Exercise details = Quote exactly and only this range of lines in the data below: the line that holds "torso, paint(COAT_PALE, 0.7));" to the line that holds "if empty is", both included.

[Records with modeling code]
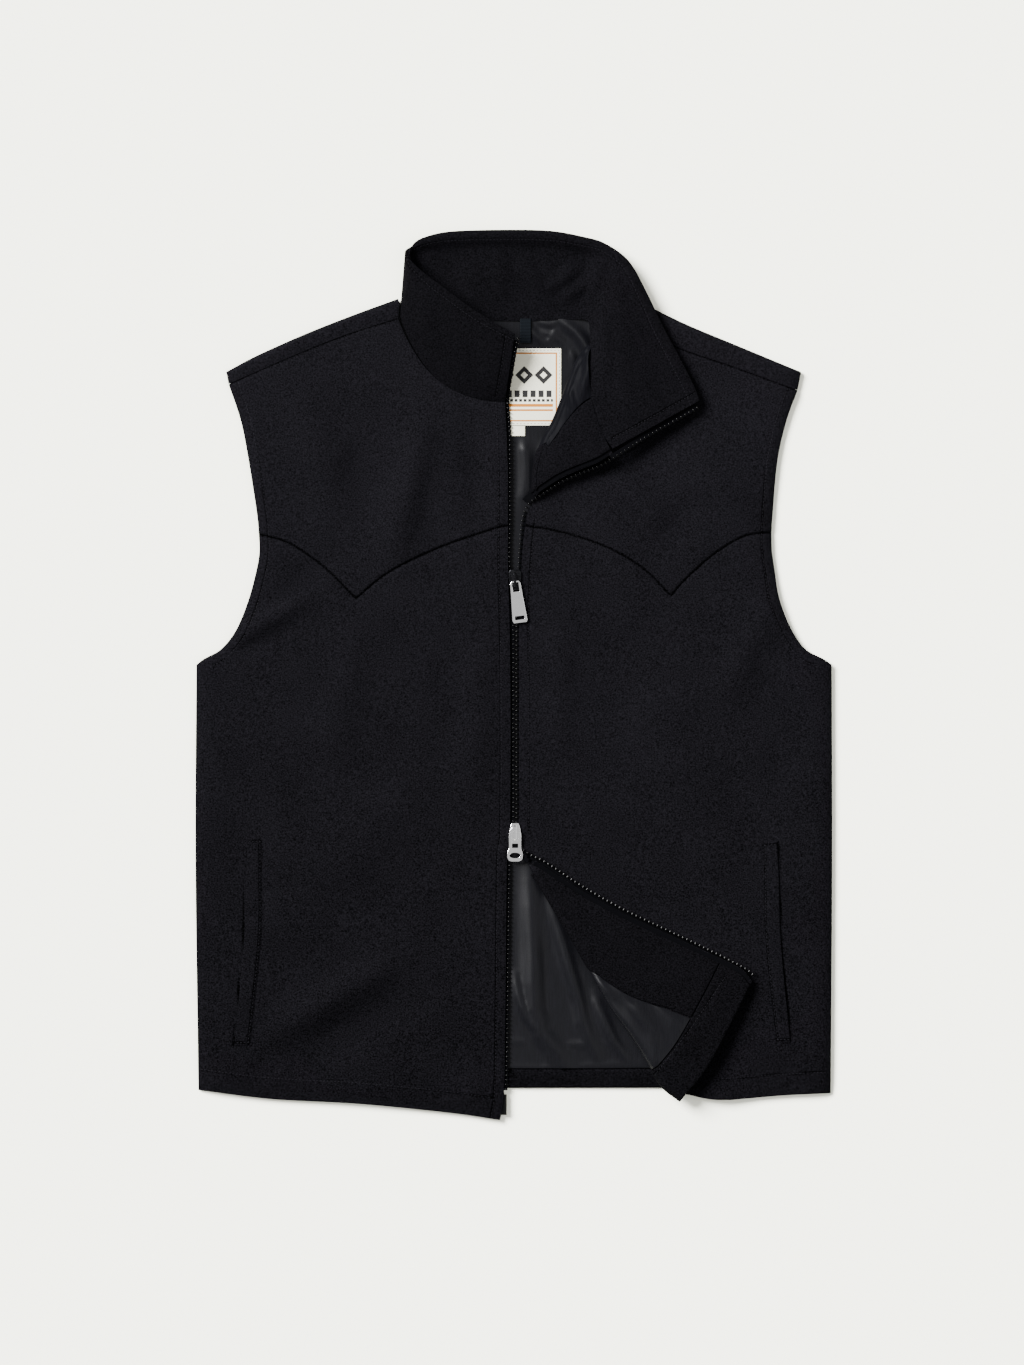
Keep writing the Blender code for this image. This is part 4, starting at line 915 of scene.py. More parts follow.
class TurnedCorner:
    """The wool round a fold: rows along the fold, and places across it.

    Place -2 is under the panel, -1 the lower lip, 0 the outermost line, 1 the upper lip
    and 2 the free edge. The normals point to the cloth's inside, away from the bend.
    """

    def __init__(self, fold, free_edge, last_row, shares, folds):
        self.shares = np.array(shares)
        line, edge = along(fold, shares), along(free_edge, shares)
        columns, directions, places = self.bend(line, edge)
        lip = columns[-1]
        steps = np.linspace(0, 1, LIMB_STEPS + 1)
        limb = self.limb(lip, edge, last_row, steps)
        normal = self.limb_normals(limb, steps)
        fade = np.clip(steps * LIMB_FADE[0], 0, 1) * np.clip((1 - steps) * LIMB_FADE[1], 0, 1)
        limb[..., 2] += folds_at(limb[..., :2], folds) * fade
        self.places = np.array([*places, *(1.0 + steps[1:])])
        self.grid = np.concatenate([np.stack(columns, axis=1), limb[:, 1:]], axis=1)
        self.normal = np.concatenate([np.stack(directions, axis=1), normal[:, 1:]], axis=1)
        self.lower_lip = columns[2]
        self.widths = np.linalg.norm(edge[:, :2] - lip[:, :2], axis=1)

    def bend(self, line, edge):
        """Columns under the panel and round the bend, with their directions and places."""
        out = leftward(line)
        inward = edge[:, :2] - line[:, :2]
        out *= -np.sign(np.sum(out * inward, axis=1))[:, None]
        out[0] = out[1]
        radius, axis_z = line[:, 2], line[:, 3]
        reach = radius + WOOL / 2 + PLY_GAP + FACING_WOOL
        axis = line[:, :2] - out * reach[:, None]
        count = len(line)
        columns, directions, places = [], [], []
        for place, reach_under in ((-2.0, UNDERLAP), (-1.5, UNDERLAP / 2)):
            columns.append(np.column_stack([axis - out * reach_under, axis_z - radius]))
            directions.append(np.tile((0.0, 0.0, -1.0), (count, 1)))
            places.append(place)
        for angle in np.linspace(-math.pi / 2, math.pi / 2, TURN_STEPS + 1):
            spot = axis + out * (radius * math.cos(angle))[:, None]
            columns.append(np.column_stack([spot, axis_z + radius * math.sin(angle)]))
            rise = np.full(count, math.sin(angle))
            directions.append(np.column_stack([out * math.cos(angle), rise]))
            places.append(angle / (math.pi / 2))
        return columns, directions, places

    def limb(self, lip, edge, last_row, steps):
        """The turned cloth from its upper lip to its free edge, without its folds."""
        first = np.array([lip[0] + (edge[0] - lip[0]) * step for step in steps])
        last = along([lip[-1], *last_row, edge[-1]], steps)
        level = (self.shares - self.shares[0]) / (self.shares[-1] - self.shares[0])
        limb = patch(first, last, lip, edge, steps, level)
        bulge = last[:, 2] - (last[0, 2] + (last[-1, 2] - last[0, 2]) * steps)
        straight = lip[:, 2:] + (edge[:, 2:] - lip[:, 2:]) * steps
        limb[:, :, 2] = straight + level[:, None] ** 2 * bulge
        return limb

    def limb_normals(self, limb, steps):
        """The turned cloth's normals, straight up at its upper lip."""
        normal = normals(limb, (len(self.shares) // 2, 2))
        normal[:2 * CORNER_PARTS] = normal[2 * CORNER_PARTS]
        tilt = np.clip(steps * 2, 0, 1)[None, :, None]
        return unit(tilt * normal + (1 - tilt) * np.array((0.0, 0.0, 1.0)))

    def wool(self):
        """The turned part of the wool itself, from the lower lip to the free edge."""
        return self.grid[:, 2:]

    def row(self, share, places, offset):
        """Points at one share of the fold, moved out from the wool."""
        spots = []
        for table, gain in ((self.grid, 1.0), (self.normal, offset)):
            line = np.array([[np.interp(share, self.shares, table[:, i, k])
                              for k in range(3)] for i in range(len(self.places))])
            spots.append(gain * np.stack([np.interp(places, self.places, line[:, k])
                                          for k in range(3)], axis=1))
        return spots[0] + spots[1]

    def ply(self, shares, first_place, last_place, offset):
        """A layer on the wool between two places, which may change along the fold."""
        rows = []
        for share in shares:
            places = np.clip(self.places, first_place(share), last_place(share))
            rows.append(self.row(share, places, offset))
        return np.array(rows)


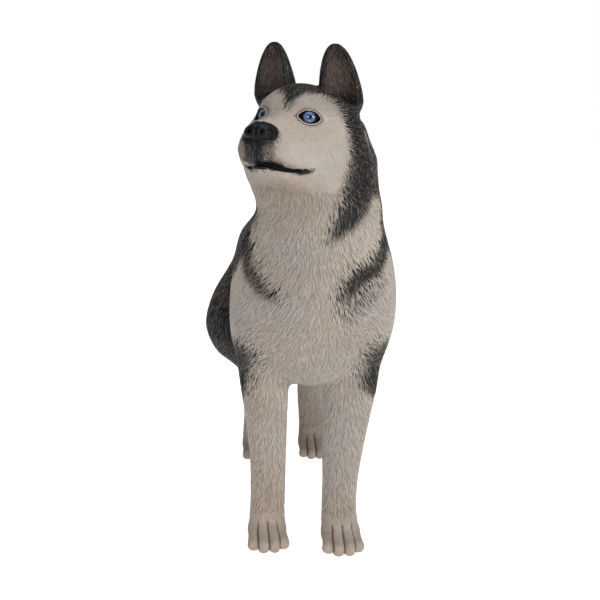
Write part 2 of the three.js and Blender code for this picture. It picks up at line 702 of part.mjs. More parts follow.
// Head: ears off, then the nose bed and the eye sockets
const earNormal = (side) => {
  const n = HEAD_AXES.side.clone().multiplyScalar(0.6 * side);
  return n.addScaledVector(HEAD_AXES.up, 0.8).toArray();
};
let head = wholeHead;
const ears = {};
for (const [name, side] of [["left", 1], ["right", -1]]) {
  const base = fromHead(EAR.forward, EAR.side * side, EAR.up + 9).toArray();
  const [rest, [ear]] = part(head, base, earNormal(side));
  head = rest;
  ears[name] = ear;
}

const noseSolid = (field, triangles) => {
  const surface = simplify(surfaceOf(field, [40, -40, -80], [120, 40, -10], NOSE_STEP), triangles, () => 1);
  const points = [];
  for (let i = 0; i < surface.points.length; i += 3) {
    points.push(...fromHead(...surface.points.slice(i, i + 3)).toArray());
  }
  return largest(solidOf({ points, faces: surface.faces }));
};
const nose = noseSolid(noseField, TRIANGLES.nose);
head = head.subtract(noseSolid((f, s, u) => noseField(f, s, u) - 3 * GAP, TRIANGLES.noseBed));
const eyes = {};
for (const [name, side] of [["left", 1], ["right", -1]]) {
  const centre = fromHead(EYE.forward, EYE.side * side, EYE.up);
  const out = HEAD_AXES.forward.clone().multiplyScalar(Math.cos(EYE.outward));
  out.addScaledVector(HEAD_AXES.side, side * Math.sin(EYE.outward));
  const turn = new THREE.Quaternion().setFromUnitVectors(new THREE.Vector3(0, 1, 0), out);
  const place = (radius) => solidFrom(
    new THREE.SphereGeometry(radius, 24, 15),
    new THREE.Matrix4().compose(centre, turn, new THREE.Vector3(1, 1, 1)),
  );
  eyes[name] = place(EYE.radius);
  head = head.subtract(place(EYE.radius + GAP));
}
head = largest(head);

// Body: tail, legs and paws off, then the neck from the torso
const tailSpace = [
  [[-21, 33], [300, 460], [130, 200]],
  [[-31, 43], [300, 460], [200, 410]],
  [[-60, 70], [300, 460], [400, 520]],
];
const foreSpace = [[[-200, 200], [-400, -60], [-20, 400]]];
const hindSpace = [[[-200, 200], [60, 460], [-20, 480]]];
const [noTail, [tail]] = part(lower, [5, 322, 400], [0, 1, 0], tailSpace);
const [noFore, foreLegs] = part(noTail, [0, 0, 276], [0, 0, -1], foreSpace);
const [noHind, hindLegs] = part(noFore, [0, 0, 283], [0, 0.27, -1], hindSpace);
const [torso, [neck]] = part(noHind, [20, -200, 545], [0, -0.42, 0.9]);
const limbs = {};
for (const [kind, pair] of [["fore", foreLegs], ["hind", hindLegs]]) {
  for (const limb of pair) {
    const name = kind + "_" + (sideOf(limb) > 15 ? "left" : "right");
    const [paw, [shank]] = part(limb, [0, 0, ANKLE], [0, 0, 1]);
    limbs[name + "_leg"] = shank;
    limbs[name + "_paw"] = paw;
  }
}

// Colours of the cast and painted pieces
const paint = (color, roughness) => new THREE.MeshStandardMaterial({ color, roughness, metalness: 0 });
const COAT_PALE = "#b5aa9c";
const COAT_DARK = "#3a3634";
const COAT_LEG = "#a89a88";
const NOSE_BLACK = "#0d0c0c";
const EYE_BLUE = "#5f82b8";

const group = new THREE.Group();
group.name = "husky_statue";
function add(name, solid, material) {
  const mesh = solid.translate(MIDDLE.map((v) => -v)).getMesh();
  const geometry = new THREE.BufferGeometry();
  const positions = new Float32Array((mesh.vertProperties.length / mesh.numProp) * 3);
  for (let i = 0; i < positions.length / 3; i++) {
    for (let k = 0; k < 3; k++) positions[i * 3 + k] = mesh.vertProperties[i * mesh.numProp + k];
  }
  geometry.setAttribute("position", new THREE.BufferAttribute(positions, 3));
  geometry.setIndex(new THREE.BufferAttribute(new Uint32Array(mesh.triVerts), 1));
  const node = new THREE.Mesh(geometry, material);
  node.name = name;
  group.add(node);
}

add("torso", torso, paint(COAT_PALE, 0.7));
add("neck", neck, paint(COAT_PALE, 0.7));
add("head", head, paint(COAT_PALE, 0.65));
add("tail", tail, paint(COAT_DARK, 0.7));
add("nose", nose, paint(NOSE_BLACK, 0.25));
for (const side of ["left", "right"]) {
  add("ear_" + side, ears[side], paint(COAT_DARK, 0.65));
  add("eye_" + side, eyes[side], paint(EYE_BLUE, 0.12));
}
for (const [name, solid] of Object.entries(limbs)) add(name, solid, paint(COAT_LEG, 0.7));

export default group;
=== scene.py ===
"""Life-size husky statue: carved and painted casting on a pale floor.

The shape is worked out in millimetres in the dog's own frame, facing -Y, and
moved to the frame of the solids when a mesh is made.
"""

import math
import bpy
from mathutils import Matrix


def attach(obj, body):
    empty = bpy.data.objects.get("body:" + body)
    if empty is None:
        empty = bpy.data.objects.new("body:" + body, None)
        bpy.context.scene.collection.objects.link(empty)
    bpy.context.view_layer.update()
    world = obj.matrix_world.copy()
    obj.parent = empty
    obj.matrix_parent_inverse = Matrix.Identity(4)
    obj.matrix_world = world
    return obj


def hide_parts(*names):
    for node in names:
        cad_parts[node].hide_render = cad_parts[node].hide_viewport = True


bl_info = {
    "name": "Husky statue",
    "version": (1, 0, 0),
    "blender": (4, 5, 0),
    "location": "View3D > Sidebar > Husky",
    "description": "Builds the carved and painted husky statue",
    "category": "Add Mesh",
}

import bpy
import numpy as np
from mathutils import Matrix, Vector

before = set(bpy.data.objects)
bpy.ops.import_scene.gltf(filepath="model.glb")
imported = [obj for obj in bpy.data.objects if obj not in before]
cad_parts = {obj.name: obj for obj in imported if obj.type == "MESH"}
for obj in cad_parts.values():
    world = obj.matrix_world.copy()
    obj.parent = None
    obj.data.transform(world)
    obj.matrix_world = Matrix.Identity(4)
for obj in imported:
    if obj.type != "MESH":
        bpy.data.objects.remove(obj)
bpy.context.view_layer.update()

# Shape sizes, as in the solids
MIDDLE = np.array([8.0, 22.2, 0.0])
HEAD_AT = np.array([-33.0, -263.0, 749.0])
HEAD_TURN = {"yaw": 32.0, "pitch": 13.5, "roll": -1.5}
EYE = {"forward": -8.6, "side": 34.8, "up": -3, "radius": 19, "outward": 33, "arc": 21.2, "offset": 10.4}
NOSE = {"forward": 86, "up": -43, "length": 17, "half_width": 25, "half_height": 15}
MOUTH = {"front_up": -88, "corner_up": -88, "sag": 5, "front": 80, "corner": 7, "depth": 4.5, "width": 3}
EAR = {"forward": -68, "side": 63, "up": 38, "tip_forward": -42, "tip_up": 128, "half_width": 38}
EAR_SIDES = {"left": (52, 16), "right": (60, 6)}
FORE_PAW = (71, 92)
HIND_PAW = (66, 86)

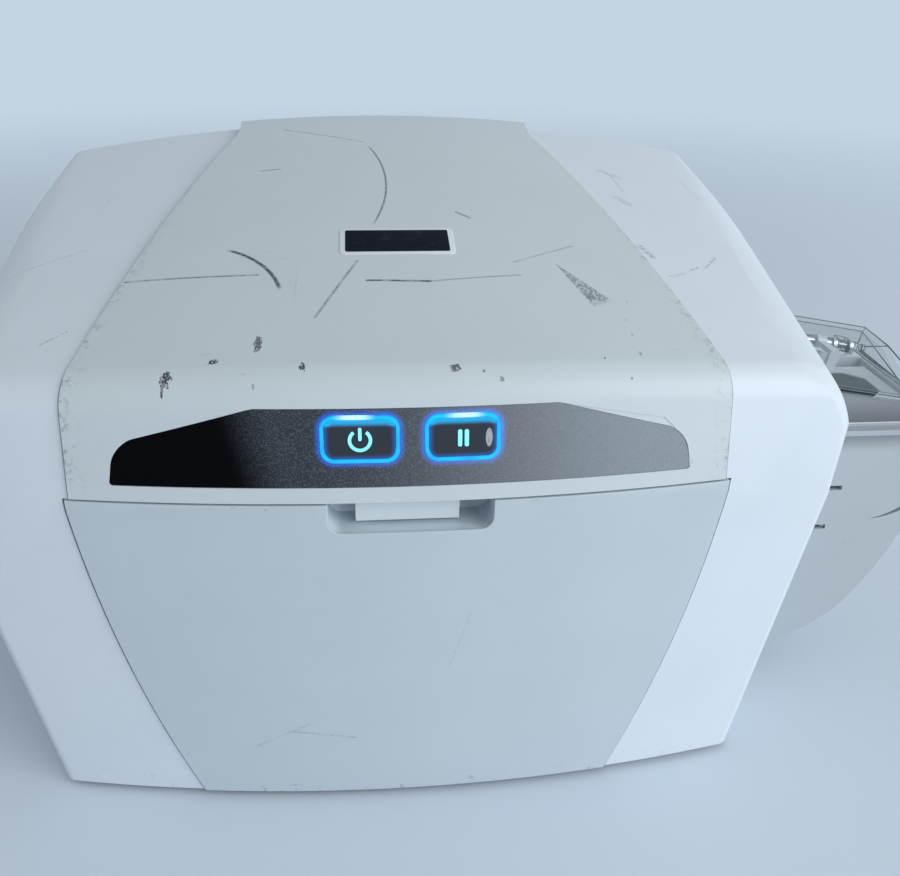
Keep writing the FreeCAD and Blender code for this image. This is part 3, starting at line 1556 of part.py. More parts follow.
def hopper_cover():
    """Thin clear moulding, open below, with two lugs on the pin."""
    outer = slab_x(hood_section(0.0, 0.0), (hood_left_x, hood_right_x))
    inner_x = (hood_left_x + hood_wall, hood_right_x - hood_wall)
    inner = slab_x(hood_section(hood_wall, overrun), inner_x)
    shell = outer.cut(inner)
    lugs = []
    for x in hood_lug_places:
        width = span(x, hood_lug_width)
        lug_y = (hood_pin_y, hood_y[1] - hood_wall / 2)
        barrel = rod_x(hood_pin_y, hood_pin_z, hood_barrel_radius, width)
        lugs += [barrel, block(width, lug_y, span(hood_pin_z, 2 * hood_barrel_radius))]
    back = block(
        inner_x,
        (hood_y[1] - hood_wall, hood_y[1] + hood_wall),
        (rim_ref_z - overrun, hood_pin_z + hood_wall / 2),
    )
    bore_x = (hood_left_x - overrun, hood_right_x + overrun)
    bore = rod_x(hood_pin_y, hood_pin_z, hood_pin_radius + running_gap, bore_x)
    return tilted(fuse([shell.cut(back)] + lugs).cut(bore))


def hopper_hinge():
    """Rail behind the bay with eyes for the hood's pin, and the pin itself."""
    eyes = []
    foot_z = hood_pin_z - 3 * hood_barrel_radius
    for x in hood_lug_places:
        for side in (-1, 1):
            middle = x + side * (hood_lug_width / 2 + ear_gap + ear_thick / 4)
            x_eye = span(middle, ear_thick / 2)
            eyes.append(rod_x(hood_pin_y, hood_pin_z, hood_barrel_radius - fit_gap, x_eye))
            eyes.append(block(x_eye, (bay_y[1] + bay_wall, hood_pin_y), (foot_z, hood_pin_z)))
    pin_x = (hood_lug_places[0] - hood_lug_width, hood_lug_places[1] + hood_lug_width)
    pin = rod_x(hood_pin_y, hood_pin_z, hood_pin_radius, pin_x)
    return tilted(fuse(eyes + [pin]))


# Weight plate that presses the cards down: an eight-sided rubber pad, and two arms from the hood's pin
weight_z = (141.0, 144.5)
weight_left = 2.5
weight_right = 58.6
weight_x = (ridge_half_width + weight_left, ridge_half_width + weight_right)
weight_y = (-38.0, 8.6)
weight_arm_insets = (23.5, 37.5)
weight_arm_places = [weight_x[0] + inset for inset in weight_arm_insets]
weight_arm_width = 5.0
weight_arm_thick = 2.4
pad_inset = 33.5
pad_x = weight_x[0] + pad_inset
pad_y = -14.0
pad_half = 15.5
pad_cut = 8.0
pad_depth = 1.5


def weight_octagon(grow, z):
    half = pad_half + grow
    return slab_z(eight_sided(pad_x, pad_y, half, pad_cut), z)


def card_weight():
    plate = block(weight_x, weight_y, weight_z)
    recess = weight_octagon(0.0, (weight_z[1] - pad_depth, weight_z[1] + overrun))
    rear = weight_y[1] - weight_arm_thick / 2
    high = hood_pin_z + weight_arm_thick / 2
    low = hood_pin_z - weight_arm_thick / 2
    legs = []
    for x in weight_arm_places:
        width = span(x, weight_arm_width)
        leg = slab_x([
            (hood_pin_y, high),
            (hood_pin_y, low),
            (rear, low),
            (rear, low - overrun),
            (rear - weight_arm_thick, low - overrun),
            (rear - weight_arm_thick, high),
        ], width)
        eye = rod_x(hood_pin_y, hood_pin_z, hood_barrel_radius, width)
        bore = rod_x(hood_pin_y, hood_pin_z, hood_pin_radius + running_gap, bay_x)
        legs.append(tilted(leg.fuse(eye).cut(bore)))
    below = block(bay_x, bay_y, (bay_floor_z - overrun, weight_z[0]))
    return fuse([plate.cut(recess)] + [leg.cut(below) for leg in legs])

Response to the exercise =
add("torso", torso, paint(COAT_PALE, 0.7));
add("neck", neck, paint(COAT_PALE, 0.7));
add("head", head, paint(COAT_PALE, 0.65));
add("tail", tail, paint(COAT_DARK, 0.7));
add("nose", nose, paint(NOSE_BLACK, 0.25));
for (const side of ["left", "right"]) {
  add("ear_" + side, ears[side], paint(COAT_DARK, 0.65));
  add("eye_" + side, eyes[side], paint(EYE_BLUE, 0.12));
}
for (const [name, solid] of Object.entries(limbs)) add(name, solid, paint(COAT_LEG, 0.7));

export default group;
=== scene.py ===
"""Life-size husky statue: carved and painted casting on a pale floor.

The shape is worked out in millimetres in the dog's own frame, facing -Y, and
moved to the frame of the solids when a mesh is made.
"""

import math
import bpy
from mathutils import Matrix


def attach(obj, body):
    empty = bpy.data.objects.get("body:" + body)
    if empty is None:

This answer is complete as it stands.